Los domingos por la mañana, mi padre jugaba al dominó en el Casino Laboral. En el casino conocí yo a Miguel del Pino. Primer matador con alternativa de El Puerto de Santa María. Miguel se había doctorado en Algeciras en 1943. Su padrino fue Manuel Rodríguez “Manolete”. Miguel me caía la mar de bien. Cuatro veranos después me dijo que estaba anunciado en los carteles de agosto en El Puerto, con Antonio Bienvenida y Paquito Muñoz. Así que mi padre me prometió llevarme. Y lo cumplió. Mi padre siempre cumplía sus promesas. Salvo fuerza mayor. De él aprendí a no quedarme con nada de nadie y a hacerle frente a mis compromisos. Forma de ser que debe ser considerada, actualmente, como antediluviana.

Miguel del Pino era bajito, enjuto, de aspecto enfermizo, y como torero derrochaba arte a raudales. De él decían que las mujeres eran su ruina. Su cruz. Y que le gustaban los burdeles más que cortar dos orejas en la Maestranza de Sevilla. Bebedor, sin orden ni concierto, no pocas veces salió a la plaza embriagado. Nunca consiguió torear lo que merecía, según decían sus partidarios; quienes culpaban a Manolete de haberle boicoteado. Eso sí, Del Pino, que se vestía por los pies, jamás acusó a Manolete de nada ni tampoco desveló que hubiera el menor motivo de fobia contra él por parte del Califa cordobés.

Lo mejor que he leído acerca de la vida de Miguel del Pino, ídolo de mi niñez, fue un relato de Fernando Quiñones, escritor gaditano, tan celebrado por Borges, y tan olvidado actualmente. “La seguidilla sin cabeza o ahí en la cama está el maestro”, es el título de una realidad disfrazada de cuento.
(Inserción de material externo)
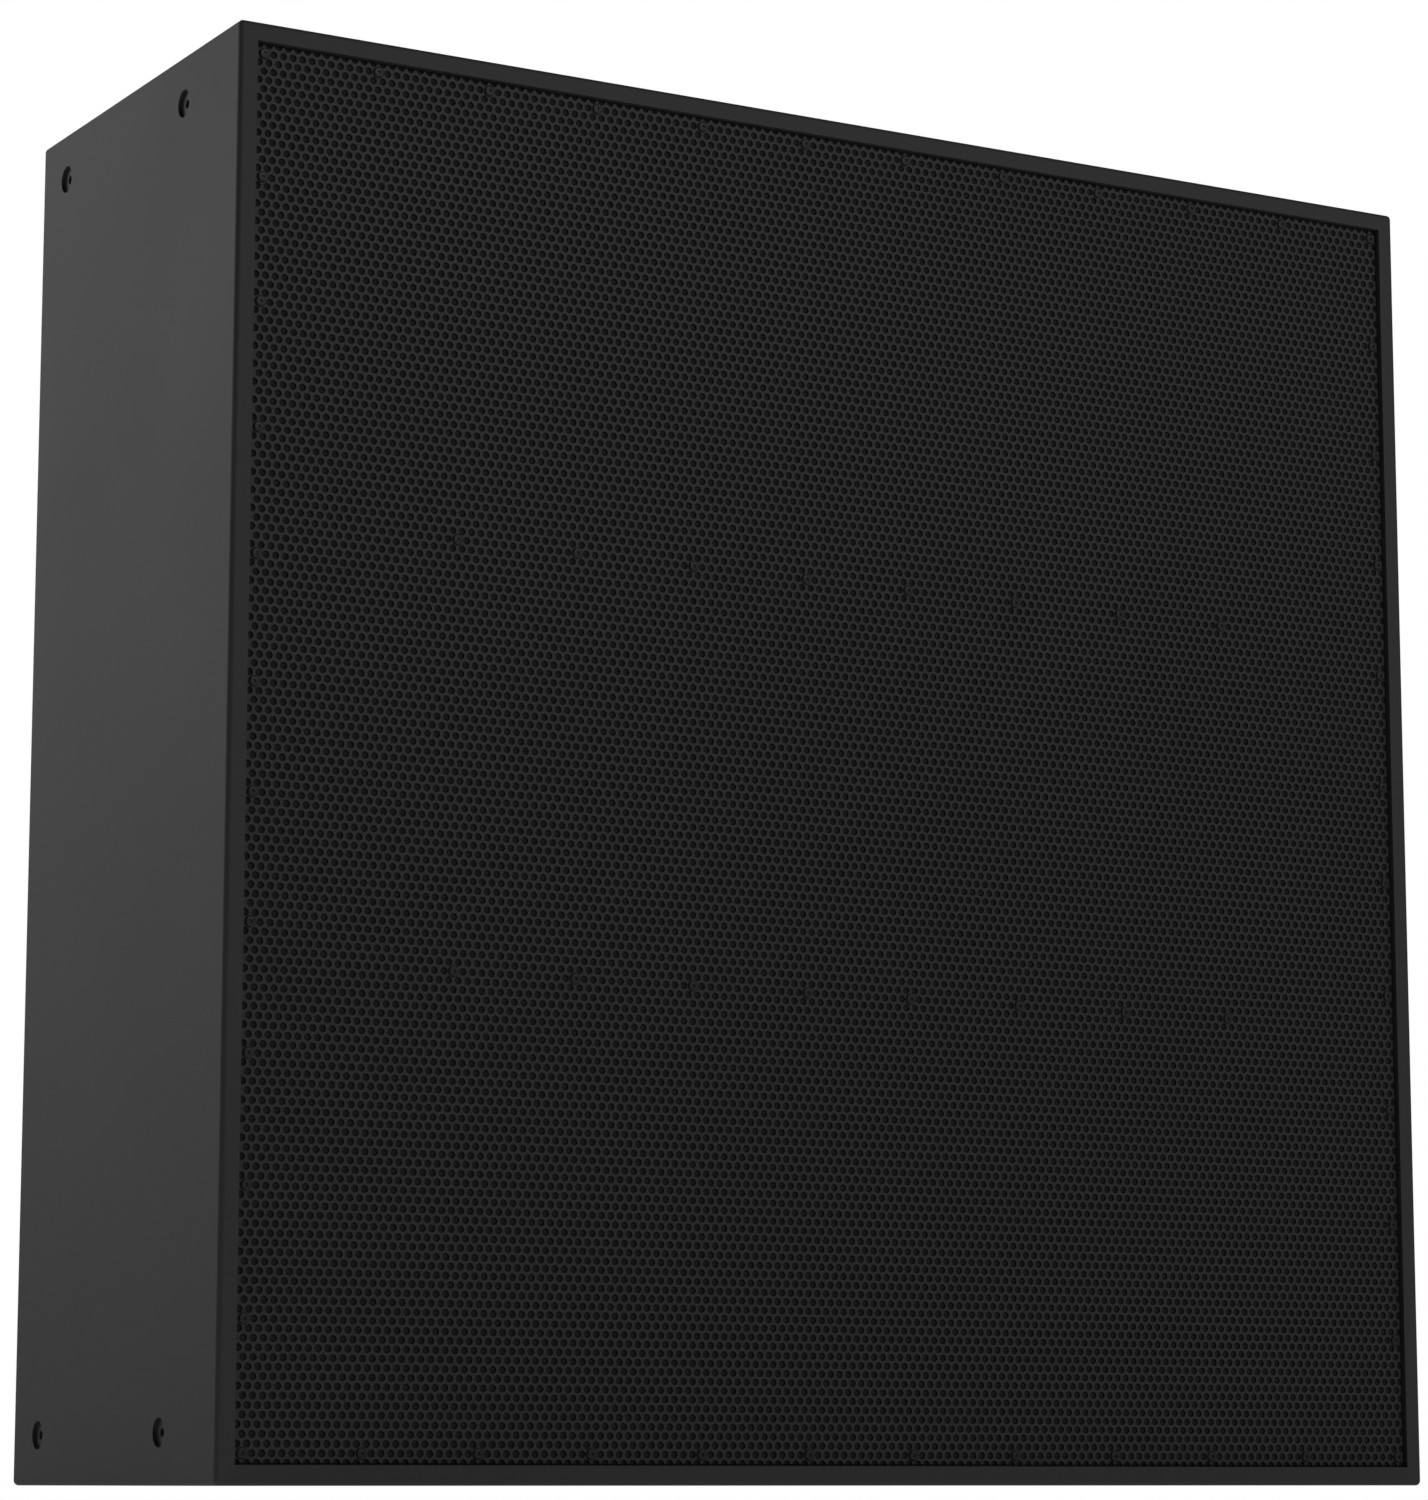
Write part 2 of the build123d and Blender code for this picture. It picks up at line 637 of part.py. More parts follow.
def tee_nut():
    bore = BOLT_DIAMETER / 2 + CLEARANCE
    low = -BAFFLE - NUT_FLANGE_SKIN
    return lathe(
        (bore, low),
        (NUT_FLANGE / 2, low),
        (NUT_FLANGE / 2, -BAFFLE),
        (NUT_BARREL / 2, -BAFFLE),
        (NUT_BARREL / 2, NUT_BARREL_LENGTH - BAFFLE),
        (bore, NUT_BARREL_LENGTH - BAFFLE),
    )


def terminal(up):
    """A terminal block on the frame's cup, on the side nearest the cabinet's middle."""
    across, outwards, along = TERMINAL
    reach = CUP_RADIUS + outwards
    middle = -(SPIDER_DEPTH + FOOT_DEPTH) / 2
    z = (middle - along / 2, middle + along / 2)
    body = block((-across / 2, across / 2), (CUP_BORE, reach), z)
    body -= rod(CUP_RADIUS, z[0], z[1])
    return body if up else Rot(0, 0, 180) * body


# ---------------------------------------------------------------- input, leads, lining


def input_plate():
    """A flange with a dish pressed into it, and a hole for each socket."""
    flange = rounded_bar(PLATE_WIDTH, PLATE_HEIGHT, PLATE_ROUND, PLATE_FRONT, PLATE_OUTSIDE)
    low = DISH_FLOOR - PLATE_SHEET
    dish = rounded_bar(DISH_WIDTH, DISH_HEIGHT, PLATE_ROUND, low, PLATE_FRONT)
    inner_width = DISH_WIDTH - 2 * PLATE_SHEET
    inner_height = DISH_HEIGHT - 2 * PLATE_SHEET
    inner_round = PLATE_ROUND - PLATE_SHEET
    hollow = rounded_bar(inner_width, inner_height, inner_round, DISH_FLOOR, BACK)
    body = flange + dish - hollow
    hole = rod(SOCKET_RADIUS + RECESS_CLEARANCE, -PLATE_SHEET, 0)
    body -= [facing_back(x, DISH_FLOOR, MIDDLE) * hole for x in SOCKETS]
    pin = rod(PLATE_SCREW_SHANK / 2 + CLEARANCE, -PLATE_SHEET, 0)
    return body - [facing_back(x, PLATE_OUTSIDE, z) * pin for x, z in plate_screw_places()]


def socket():
    """A round locking socket with a square flange, its Z out of the back."""
    outline = RectangleRounded(SOCKET_FLANGE, SOCKET_FLANGE, SOCKET_FLANGE_ROUND)
    depth = SOCKET_DEPTH - SOCKET_FLANGE_SKIN
    body = extrude(outline, SOCKET_FLANGE_SKIN) + rod(SOCKET_RADIUS, -depth - SOCKET_FLOOR, 0)
    body -= rod(SOCKET_BORE, -depth, SOCKET_FLANGE_SKIN)
    contact = block(
        (-CONTACT_PROUD, CONTACT_ROOT),
        (-CONTACT_WIDTH / 2, CONTACT_WIDTH / 2),
        (-depth, -CONTACT_INSET),
    )
    return body + [spot * contact for spot in around(SOCKET_BORE, CONTACTS, 180 / CONTACTS)]


def plate_screw():
    head = rod(PLATE_SCREW_HEAD / 2, 0, PLATE_SCREW_HEAD_HEIGHT)
    head = fillet(head.edges().group_by(Axis.Z)[-1], HEAD_ROUND * PLATE_SCREW_HEAD_HEIGHT)
    return head + rod(PLATE_SCREW_SHANK / 2, -PLATE_SCREW_LENGTH, 0)


def lead(number):
    """A clipped cable from the back of a socket to one woofer's terminal."""
    x, z = DRIVERS[number]
    up = 1 if z > MIDDLE else -1
    socket_x = SOCKETS[0] if x < 0 else SOCKETS[1]
    start_z = MIDDLE + up * LEAD
    turn_y = SOCKET_END - LEAD_REACH
    terminal_y = BAFFLE_FRONT + (SPIDER_DEPTH + FOOT_DEPTH) / 2
    terminal_z = z - up * (CUP_RADIUS + TERMINAL[1])
    points = [
        (socket_x, SOCKET_END, start_z),
        (socket_x, turn_y, start_z),
        (x, turn_y, start_z),
        (x, terminal_y, MIDDLE + up * LEAD_RISE),
        (x, terminal_y, terminal_z),
    ]
    bends = [LEAD_BEND, LEAD_BEND, LEAD_SWEEP]
    path = FilletPolyline(*points, radius=bends)
    section = Plane(origin=path @ 0, z_dir=path % 0) * Circle(LEAD / 2)
    cable = sweep(section, path)
    print(f"lead {number}: {path.length:.0f} mm, bends {bends}")
    return cable


def lining():
    """Wadding on the inside of the back, one pad between each pair of braces."""
    lower, upper = RAIL_HEIGHTS
    edge = PANEL / 2 + LINING_MARGIN
    spans = [
        (PANEL + LINING_MARGIN, lower - edge),
        (lower + edge, upper - edge),
        (upper + edge, INSIDE_TOP - LINING_MARGIN),
    ]
    y = (INSIDE_BACK - LINING, INSIDE_BACK)
    room = 2 * LINING_MARGIN
    round_input = rounded_bar(
        DISH_WIDTH + room, DISH_HEIGHT + room, PLATE_ROUND, y[0] - PAST, y[1] + PAST
    )
    pads = []
    for x in ((-INSIDE_X + LINING_MARGIN, -edge), (edge, INSIDE_X - LINING_MARGIN)):
        pads += [block(x, y, z) - round_input for z in spans]
    return Compound(pads)


# ---------------------------------------------------------------- write the parts

os.makedirs("parts", exist_ok=True)

save("left_panel", side_panel(-1))
save("right_panel", side_panel(1))
save("top_panel", level_panel(INSIDE_TOP, HEIGHT))
save("bottom_panel", level_panel(0, PANEL))
save("back_panel", back_panel())
save("front_baffle", front_baffle())
save("lower_brace", level_brace(RAIL_HEIGHTS[0]))
save("upper_brace", level_brace(RAIL_HEIGHTS[1]))
save("upright_braces", upright_braces())
save("grille_battens", battens())
save("grille_sheet", grille_layer(SHEET_FRONT, GRILLE_SHEET))
save("grille_cloth", grille_layer(CLOTH_FRONT, CLOTH))
save("port_tubes", Compound([place * port_tube() for place in port_places()]))
save("input_plate", input_plate())
save("damping_lining", lining())

one_screw = grille_screw()
save("grille_screws", Compound([facing_front(x, SHEET_FRONT, z) * one_screw for x, z in SCREWS]))

one_insert = rigging_insert()
save(
    "rigging_inserts",
    Compound([place * one_insert for side in (-1, 1) for place in insert_places(side)]),
)

one_socket = socket()
save("input_sockets", Compound([facing_back(x, DISH_FLOOR, MIDDLE) * one_socket for x in SOCKETS]))

one_plate_screw = plate_screw()
save(
    "input_plate_screws",
    Compound([facing_back(x, PLATE_OUTSIDE, z) * one_plate_screw for x, z in plate_screw_places()]),
)

WOOFER = {
    "basket": basket(),
    "surround": surround(),
    "cone": cone(),
    "dust_cap": dust_cap(),
    "spider": spider(),
    "voice_coil": voice_coil(),
    "top_plate": top_plate(),
    "magnet": magnet(),
    "yoke": yoke(),
}
PLACES = {number: facing_front(x, BAFFLE_FRONT, z) for number, (x, z) in DRIVERS.items()}
for number, place in PLACES.items():
    for name, piece in WOOFER.items():
        save(f"{name}_{number}", place * piece)

one_gasket = gasket()
one_bolt = driver_bolt()
one_nut = tee_nut()
every_bolt = [place * spot for place in PLACES.values() for spot in bolt_spots()]
save("driver_gaskets", Compound([place * one_gasket for place in PLACES.values()]))
save("driver_bolts", Compound([place * one_bolt for place in every_bolt]))
save("tee_nuts", Compound([place * one_nut for place in every_bolt]))
save(
    "driver_terminals",
    Compound([place * terminal(DRIVERS[number][1] < MIDDLE) for number, place in PLACES.items()]),
)
save("driver_leads", Compound([lead(number) for number in DRIVERS]))

print("screws", len(SCREWS), "rail rows", RAIL_ROWS, "rails at", [round(z, 1) for z in RAIL_HEIGHTS])
print("woofers at", {number: (x, round(z, 1)) for number, (x, z) in DRIVERS.items()})
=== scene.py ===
# %% [markdown]
# # A subwoofer, dressed
# The object is a square, flat loudspeaker cabinet that stands on the floor. Its CAD model
# arrives as a fixed frame: every wall, bolt and woofer part is in place and stays there.
# This notebook gives it what CAD leaves out: a really perforated grille, cloth behind it,
# rubber and cloth parts drawn in full at the cones, and a finish on every piece.

# %% Load the frame
import math

import bmesh
import bpy
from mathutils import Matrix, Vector


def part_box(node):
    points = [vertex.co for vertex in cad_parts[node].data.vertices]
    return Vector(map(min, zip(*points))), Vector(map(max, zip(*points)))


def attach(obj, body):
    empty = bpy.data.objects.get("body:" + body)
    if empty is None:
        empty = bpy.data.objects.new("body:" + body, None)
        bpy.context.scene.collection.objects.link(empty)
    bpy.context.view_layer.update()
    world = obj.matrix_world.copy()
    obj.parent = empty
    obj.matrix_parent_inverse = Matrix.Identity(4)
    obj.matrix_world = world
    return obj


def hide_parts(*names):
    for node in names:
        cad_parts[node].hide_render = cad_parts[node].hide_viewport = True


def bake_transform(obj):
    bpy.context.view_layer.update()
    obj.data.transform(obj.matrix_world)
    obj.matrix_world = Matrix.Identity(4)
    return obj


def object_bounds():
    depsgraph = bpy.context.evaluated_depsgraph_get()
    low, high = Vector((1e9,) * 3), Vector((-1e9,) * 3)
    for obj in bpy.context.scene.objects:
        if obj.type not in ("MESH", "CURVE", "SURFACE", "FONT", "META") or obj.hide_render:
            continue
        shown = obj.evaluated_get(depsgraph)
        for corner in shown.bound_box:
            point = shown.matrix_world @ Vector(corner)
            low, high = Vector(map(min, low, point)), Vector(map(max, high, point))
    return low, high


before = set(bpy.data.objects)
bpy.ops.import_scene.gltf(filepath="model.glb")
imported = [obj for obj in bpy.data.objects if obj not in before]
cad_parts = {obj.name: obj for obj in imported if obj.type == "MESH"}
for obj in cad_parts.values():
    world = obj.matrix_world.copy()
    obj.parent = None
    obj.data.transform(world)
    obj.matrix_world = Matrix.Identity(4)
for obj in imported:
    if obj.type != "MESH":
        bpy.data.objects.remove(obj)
cad_low, cad_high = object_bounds()
bpy.ops.object.select_all(action="DESELECT")
print("CAD box", [round(x, 4) for x in (*cad_low, *cad_high)])

# %% [markdown]
# ## Camera
# A long lens from nearly floor level, off the cabinet's left front corner, looking slightly
# up. The place is given from the bottom corner nearest the lens, in cabinet heights, so that
# the framing holds if the cabinet's size changes.

# %% Camera
LENS = 109.55
FROM_CORNER = (-1.2244, -2.7909, 0.0036)
LOOK_UP, ROLL_ANGLE, TURN = 9.092, -0.013, -29.847
HEIGHT = cad_high.z - cad_low.z
MIDDLE = cad_low.z + HEIGHT / 2
corner = Vector((cad_low.x, cad_low.y, cad_low.z))

camera_data = bpy.data.cameras.new("camera")
camera = bpy.data.objects.new("camera", camera_data)
bpy.context.scene.collection.objects.link(camera)
bpy.context.scene.camera = camera
camera_data.sensor_width = 36
camera_data.lens = LENS
camera_data.clip_end = 60
camera.location = corner + Vector(FROM_CORNER) * HEIGHT
camera.rotation_euler = [math.radians(angle) for angle in (90 + LOOK_UP, ROLL_ANGLE, TURN)]
print("camera at", [round(x, 3) for x in camera.location])

# %% [markdown]
# ## Floor, backdrop and lights
# The floor is a plain pale sheet that glows a little, as a lit studio floor does, and fills
# the shadows from below. Seen directly it is burnt out to white, as the backdrop is, but for
# a soft shadow where the cabinet stands: an Ambient Occlusion node darkens it there. The
# backdrop is the world itself: the lens sees it white, while the light that it casts is weak,
# as in a dark studio with a white screen far behind. A Light Path node tells the two apart.
# Dark paint shows its shape by sheen, so the strongest boxes stand behind the left side,
# where the lens sees their reflection slide down the wall. The front is lit softly, and one
# more box lights the back and the right side for whoever walks round.

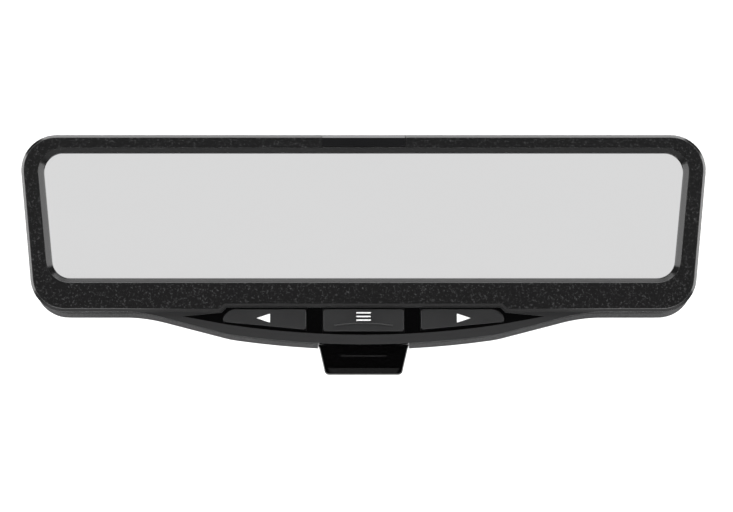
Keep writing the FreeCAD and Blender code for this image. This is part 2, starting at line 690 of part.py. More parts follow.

Y que va acompañada de una cita de Shakespeare: “El asombro es que haya vivido tanto tiempo; no hacía más que usurpar su vida”.

Leer a Quiñones, a quien tantas veces vi deambular por los bares del pueblo donde me nacieron, siempre a la búsqueda de ese cante imprevisto, de grandes del flamenco sin pedigrí, contribuye a que mis días de ocio en agosto, desde hace mucho tiempo, resulten gratificantes. Como el aire acondicionado la tiene tomado conmigo, no me queda más remedio que hacerme con el calor tirabuzones, echando mano de la nostalgia para abanicarme con la sonrisa.